Recorded information —
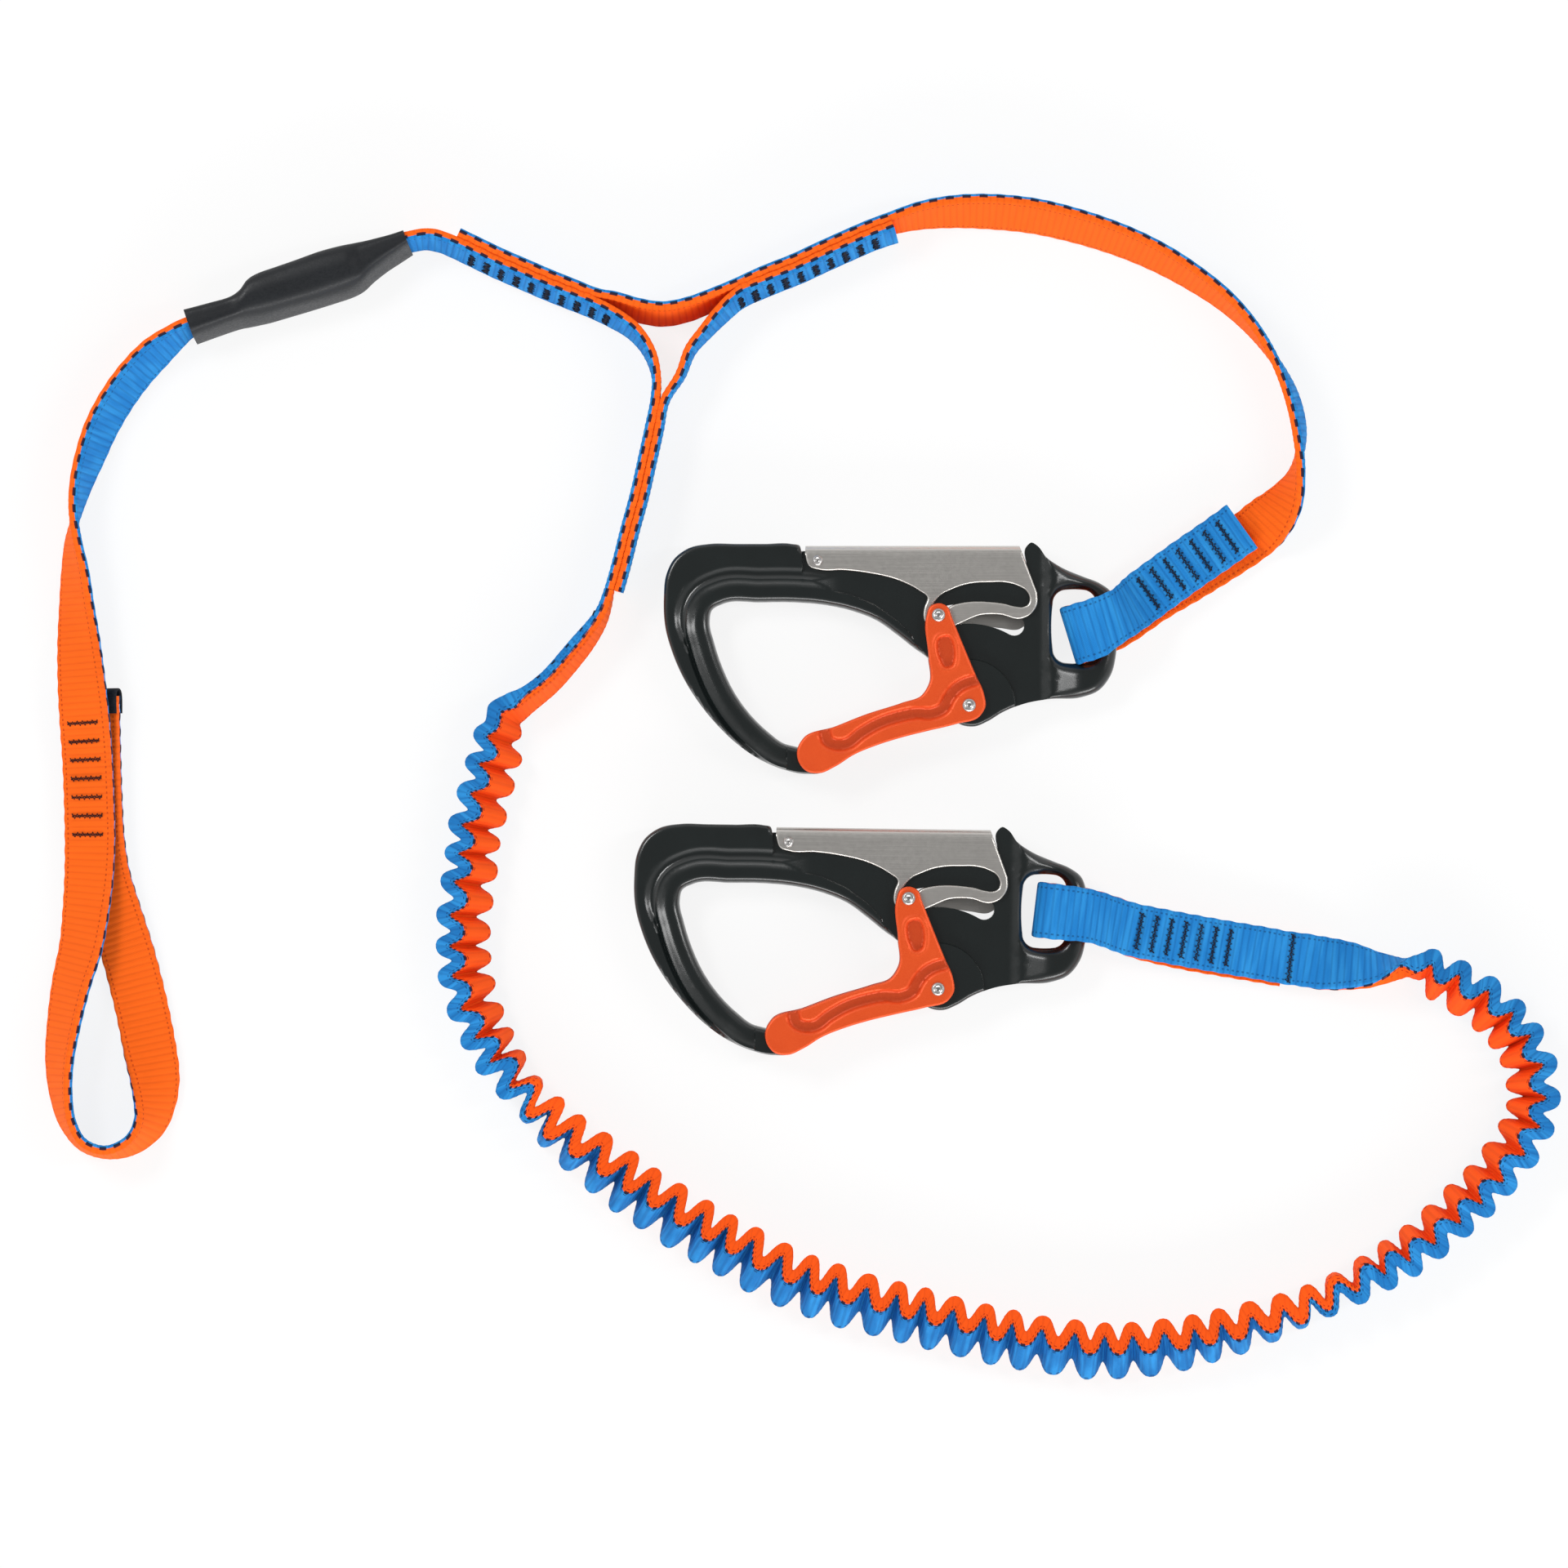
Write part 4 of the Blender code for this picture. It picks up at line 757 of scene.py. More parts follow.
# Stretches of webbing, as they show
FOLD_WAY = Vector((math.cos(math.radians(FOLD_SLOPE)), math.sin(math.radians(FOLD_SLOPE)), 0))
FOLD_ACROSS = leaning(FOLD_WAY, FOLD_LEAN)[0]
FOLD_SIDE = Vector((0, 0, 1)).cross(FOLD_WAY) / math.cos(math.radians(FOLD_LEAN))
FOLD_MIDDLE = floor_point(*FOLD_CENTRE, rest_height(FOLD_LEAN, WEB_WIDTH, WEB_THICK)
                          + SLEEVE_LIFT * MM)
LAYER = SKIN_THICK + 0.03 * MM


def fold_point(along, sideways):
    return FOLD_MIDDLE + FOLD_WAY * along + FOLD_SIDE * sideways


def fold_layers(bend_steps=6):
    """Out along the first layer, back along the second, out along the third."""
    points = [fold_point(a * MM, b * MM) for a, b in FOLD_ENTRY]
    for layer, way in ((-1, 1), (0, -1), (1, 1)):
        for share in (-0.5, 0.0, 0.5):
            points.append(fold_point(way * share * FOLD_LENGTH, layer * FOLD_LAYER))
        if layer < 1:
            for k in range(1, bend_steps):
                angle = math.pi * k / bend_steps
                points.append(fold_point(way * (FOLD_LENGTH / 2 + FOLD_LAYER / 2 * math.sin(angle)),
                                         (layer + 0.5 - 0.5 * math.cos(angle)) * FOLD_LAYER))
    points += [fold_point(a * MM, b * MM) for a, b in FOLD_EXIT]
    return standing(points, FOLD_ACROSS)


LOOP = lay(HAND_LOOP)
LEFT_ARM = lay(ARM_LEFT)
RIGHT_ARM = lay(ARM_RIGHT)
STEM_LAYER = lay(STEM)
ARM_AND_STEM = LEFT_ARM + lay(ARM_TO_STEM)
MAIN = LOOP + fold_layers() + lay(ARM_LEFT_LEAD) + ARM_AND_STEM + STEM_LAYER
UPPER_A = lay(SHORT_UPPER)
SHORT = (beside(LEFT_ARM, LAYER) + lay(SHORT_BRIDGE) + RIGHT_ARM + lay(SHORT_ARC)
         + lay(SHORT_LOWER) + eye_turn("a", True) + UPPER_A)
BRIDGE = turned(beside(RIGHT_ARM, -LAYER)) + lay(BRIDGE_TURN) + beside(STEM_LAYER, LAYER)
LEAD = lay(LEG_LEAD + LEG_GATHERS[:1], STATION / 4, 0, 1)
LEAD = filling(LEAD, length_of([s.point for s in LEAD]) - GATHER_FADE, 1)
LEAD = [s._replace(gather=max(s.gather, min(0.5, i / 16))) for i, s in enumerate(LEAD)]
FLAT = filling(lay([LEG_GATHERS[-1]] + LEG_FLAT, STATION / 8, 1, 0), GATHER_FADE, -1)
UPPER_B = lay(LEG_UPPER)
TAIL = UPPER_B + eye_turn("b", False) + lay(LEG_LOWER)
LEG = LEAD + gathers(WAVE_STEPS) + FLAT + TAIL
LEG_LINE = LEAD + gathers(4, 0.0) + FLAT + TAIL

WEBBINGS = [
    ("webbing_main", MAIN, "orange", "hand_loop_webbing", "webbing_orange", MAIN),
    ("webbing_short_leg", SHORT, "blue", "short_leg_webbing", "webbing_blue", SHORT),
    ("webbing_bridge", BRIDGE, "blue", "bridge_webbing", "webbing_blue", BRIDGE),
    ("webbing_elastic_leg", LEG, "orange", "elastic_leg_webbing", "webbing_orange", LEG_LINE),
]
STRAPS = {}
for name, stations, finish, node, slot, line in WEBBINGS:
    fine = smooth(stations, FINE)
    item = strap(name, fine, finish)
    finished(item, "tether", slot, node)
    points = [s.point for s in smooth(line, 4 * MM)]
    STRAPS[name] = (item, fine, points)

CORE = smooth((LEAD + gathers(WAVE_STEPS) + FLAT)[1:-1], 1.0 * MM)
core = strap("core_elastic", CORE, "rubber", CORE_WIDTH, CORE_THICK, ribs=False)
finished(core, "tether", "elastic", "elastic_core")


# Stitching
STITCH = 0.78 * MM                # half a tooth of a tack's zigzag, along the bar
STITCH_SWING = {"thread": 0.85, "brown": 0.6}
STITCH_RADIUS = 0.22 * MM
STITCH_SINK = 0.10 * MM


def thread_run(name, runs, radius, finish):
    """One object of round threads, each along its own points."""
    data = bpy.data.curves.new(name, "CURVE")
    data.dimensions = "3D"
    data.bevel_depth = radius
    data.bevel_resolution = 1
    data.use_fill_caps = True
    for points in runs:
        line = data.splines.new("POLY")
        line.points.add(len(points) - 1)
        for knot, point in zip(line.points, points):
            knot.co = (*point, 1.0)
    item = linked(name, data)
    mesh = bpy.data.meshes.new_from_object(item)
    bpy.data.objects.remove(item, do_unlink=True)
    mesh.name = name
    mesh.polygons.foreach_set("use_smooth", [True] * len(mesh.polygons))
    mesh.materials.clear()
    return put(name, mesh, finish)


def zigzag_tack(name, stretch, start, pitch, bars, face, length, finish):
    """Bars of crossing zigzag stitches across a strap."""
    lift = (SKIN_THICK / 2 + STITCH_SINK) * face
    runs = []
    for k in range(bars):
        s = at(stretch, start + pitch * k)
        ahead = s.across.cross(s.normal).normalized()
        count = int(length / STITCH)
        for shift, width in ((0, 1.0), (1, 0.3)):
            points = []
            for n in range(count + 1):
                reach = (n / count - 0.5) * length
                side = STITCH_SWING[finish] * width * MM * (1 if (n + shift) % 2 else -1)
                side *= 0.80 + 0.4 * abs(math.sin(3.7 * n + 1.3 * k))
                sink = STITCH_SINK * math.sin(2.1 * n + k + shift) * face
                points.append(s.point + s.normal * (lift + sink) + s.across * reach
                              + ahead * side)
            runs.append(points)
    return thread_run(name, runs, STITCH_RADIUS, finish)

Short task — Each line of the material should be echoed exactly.

Finished answer —
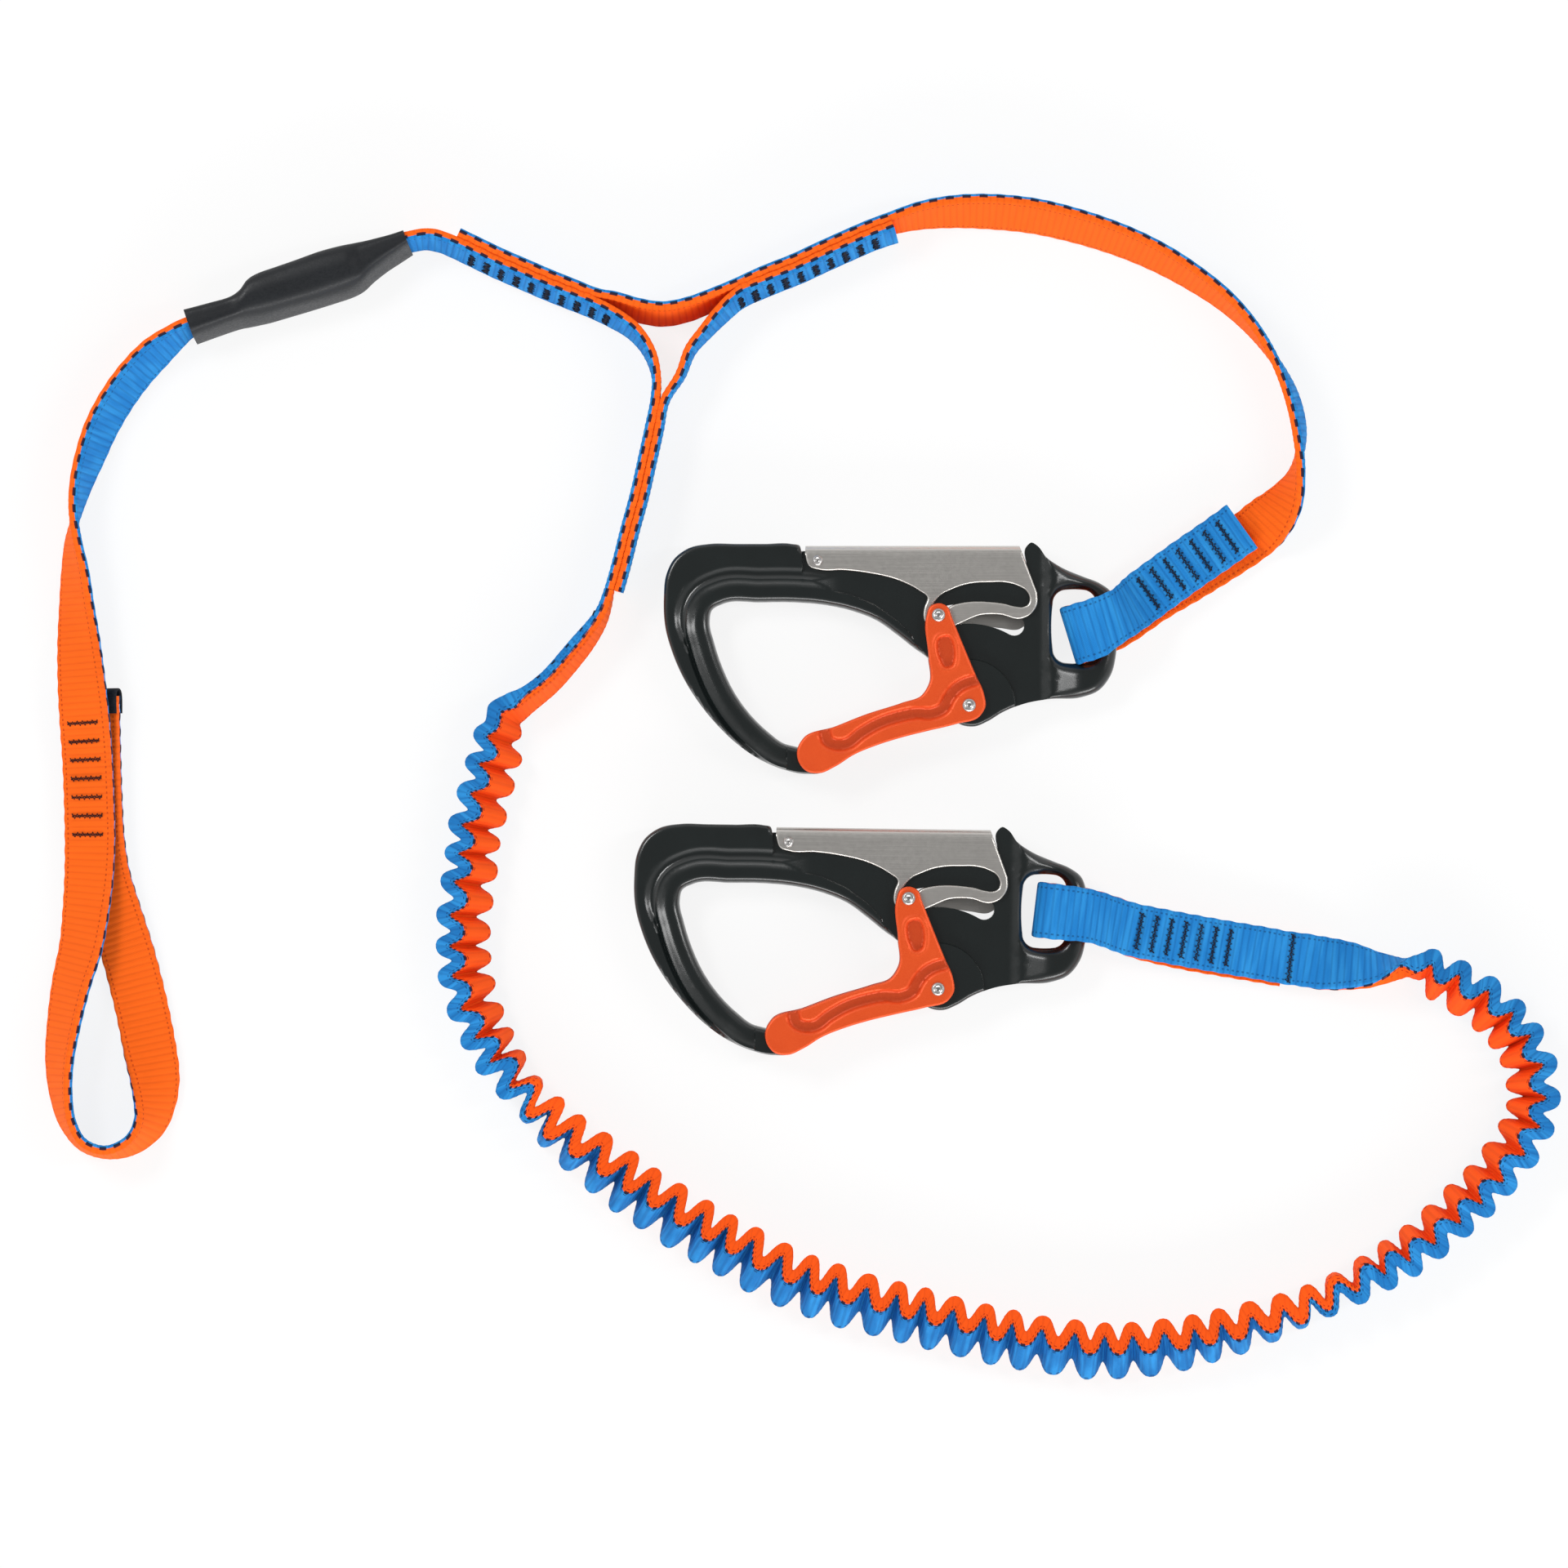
Write part 4 of the Blender code for this picture. It picks up at line 757 of scene.py. More parts follow.
# Stretches of webbing, as they show
FOLD_WAY = Vector((math.cos(math.radians(FOLD_SLOPE)), math.sin(math.radians(FOLD_SLOPE)), 0))
FOLD_ACROSS = leaning(FOLD_WAY, FOLD_LEAN)[0]
FOLD_SIDE = Vector((0, 0, 1)).cross(FOLD_WAY) / math.cos(math.radians(FOLD_LEAN))
FOLD_MIDDLE = floor_point(*FOLD_CENTRE, rest_height(FOLD_LEAN, WEB_WIDTH, WEB_THICK)
                          + SLEEVE_LIFT * MM)
LAYER = SKIN_THICK + 0.03 * MM


def fold_point(along, sideways):
    return FOLD_MIDDLE + FOLD_WAY * along + FOLD_SIDE * sideways


def fold_layers(bend_steps=6):
    """Out along the first layer, back along the second, out along the third."""
    points = [fold_point(a * MM, b * MM) for a, b in FOLD_ENTRY]
    for layer, way in ((-1, 1), (0, -1), (1, 1)):
        for share in (-0.5, 0.0, 0.5):
            points.append(fold_point(way * share * FOLD_LENGTH, layer * FOLD_LAYER))
        if layer < 1:
            for k in range(1, bend_steps):
                angle = math.pi * k / bend_steps
                points.append(fold_point(way * (FOLD_LENGTH / 2 + FOLD_LAYER / 2 * math.sin(angle)),
                                         (layer + 0.5 - 0.5 * math.cos(angle)) * FOLD_LAYER))
    points += [fold_point(a * MM, b * MM) for a, b in FOLD_EXIT]
    return standing(points, FOLD_ACROSS)


LOOP = lay(HAND_LOOP)
LEFT_ARM = lay(ARM_LEFT)
RIGHT_ARM = lay(ARM_RIGHT)
STEM_LAYER = lay(STEM)
ARM_AND_STEM = LEFT_ARM + lay(ARM_TO_STEM)
MAIN = LOOP + fold_layers() + lay(ARM_LEFT_LEAD) + ARM_AND_STEM + STEM_LAYER
UPPER_A = lay(SHORT_UPPER)
SHORT = (beside(LEFT_ARM, LAYER) + lay(SHORT_BRIDGE) + RIGHT_ARM + lay(SHORT_ARC)
         + lay(SHORT_LOWER) + eye_turn("a", True) + UPPER_A)
BRIDGE = turned(beside(RIGHT_ARM, -LAYER)) + lay(BRIDGE_TURN) + beside(STEM_LAYER, LAYER)
LEAD = lay(LEG_LEAD + LEG_GATHERS[:1], STATION / 4, 0, 1)
LEAD = filling(LEAD, length_of([s.point for s in LEAD]) - GATHER_FADE, 1)
LEAD = [s._replace(gather=max(s.gather, min(0.5, i / 16))) for i, s in enumerate(LEAD)]
FLAT = filling(lay([LEG_GATHERS[-1]] + LEG_FLAT, STATION / 8, 1, 0), GATHER_FADE, -1)
UPPER_B = lay(LEG_UPPER)
TAIL = UPPER_B + eye_turn("b", False) + lay(LEG_LOWER)
LEG = LEAD + gathers(WAVE_STEPS) + FLAT + TAIL
LEG_LINE = LEAD + gathers(4, 0.0) + FLAT + TAIL

WEBBINGS = [
    ("webbing_main", MAIN, "orange", "hand_loop_webbing", "webbing_orange", MAIN),
    ("webbing_short_leg", SHORT, "blue", "short_leg_webbing", "webbing_blue", SHORT),
    ("webbing_bridge", BRIDGE, "blue", "bridge_webbing", "webbing_blue", BRIDGE),
    ("webbing_elastic_leg", LEG, "orange", "elastic_leg_webbing", "webbing_orange", LEG_LINE),
]
STRAPS = {}
for name, stations, finish, node, slot, line in WEBBINGS:
    fine = smooth(stations, FINE)
    item = strap(name, fine, finish)
    finished(item, "tether", slot, node)
    points = [s.point for s in smooth(line, 4 * MM)]
    STRAPS[name] = (item, fine, points)

CORE = smooth((LEAD + gathers(WAVE_STEPS) + FLAT)[1:-1], 1.0 * MM)
core = strap("core_elastic", CORE, "rubber", CORE_WIDTH, CORE_THICK, ribs=False)
finished(core, "tether", "elastic", "elastic_core")


# Stitching
STITCH = 0.78 * MM                # half a tooth of a tack's zigzag, along the bar
STITCH_SWING = {"thread": 0.85, "brown": 0.6}
STITCH_RADIUS = 0.22 * MM
STITCH_SINK = 0.10 * MM


def thread_run(name, runs, radius, finish):
    """One object of round threads, each along its own points."""
    data = bpy.data.curves.new(name, "CURVE")
    data.dimensions = "3D"
    data.bevel_depth = radius
    data.bevel_resolution = 1
    data.use_fill_caps = True
    for points in runs:
        line = data.splines.new("POLY")
        line.points.add(len(points) - 1)
        for knot, point in zip(line.points, points):
            knot.co = (*point, 1.0)
    item = linked(name, data)
    mesh = bpy.data.meshes.new_from_object(item)
    bpy.data.objects.remove(item, do_unlink=True)
    mesh.name = name
    mesh.polygons.foreach_set("use_smooth", [True] * len(mesh.polygons))
    mesh.materials.clear()
    return put(name, mesh, finish)


def zigzag_tack(name, stretch, start, pitch, bars, face, length, finish):
    """Bars of crossing zigzag stitches across a strap."""
    lift = (SKIN_THICK / 2 + STITCH_SINK) * face
    runs = []
    for k in range(bars):
        s = at(stretch, start + pitch * k)
        ahead = s.across.cross(s.normal).normalized()
        count = int(length / STITCH)
        for shift, width in ((0, 1.0), (1, 0.3)):
            points = []
            for n in range(count + 1):
                reach = (n / count - 0.5) * length
                side = STITCH_SWING[finish] * width * MM * (1 if (n + shift) % 2 else -1)
                side *= 0.80 + 0.4 * abs(math.sin(3.7 * n + 1.3 * k))
                sink = STITCH_SINK * math.sin(2.1 * n + k + shift) * face
                points.append(s.point + s.normal * (lift + sink) + s.across * reach
                              + ahead * side)
            runs.append(points)
    return thread_run(name, runs, STITCH_RADIUS, finish)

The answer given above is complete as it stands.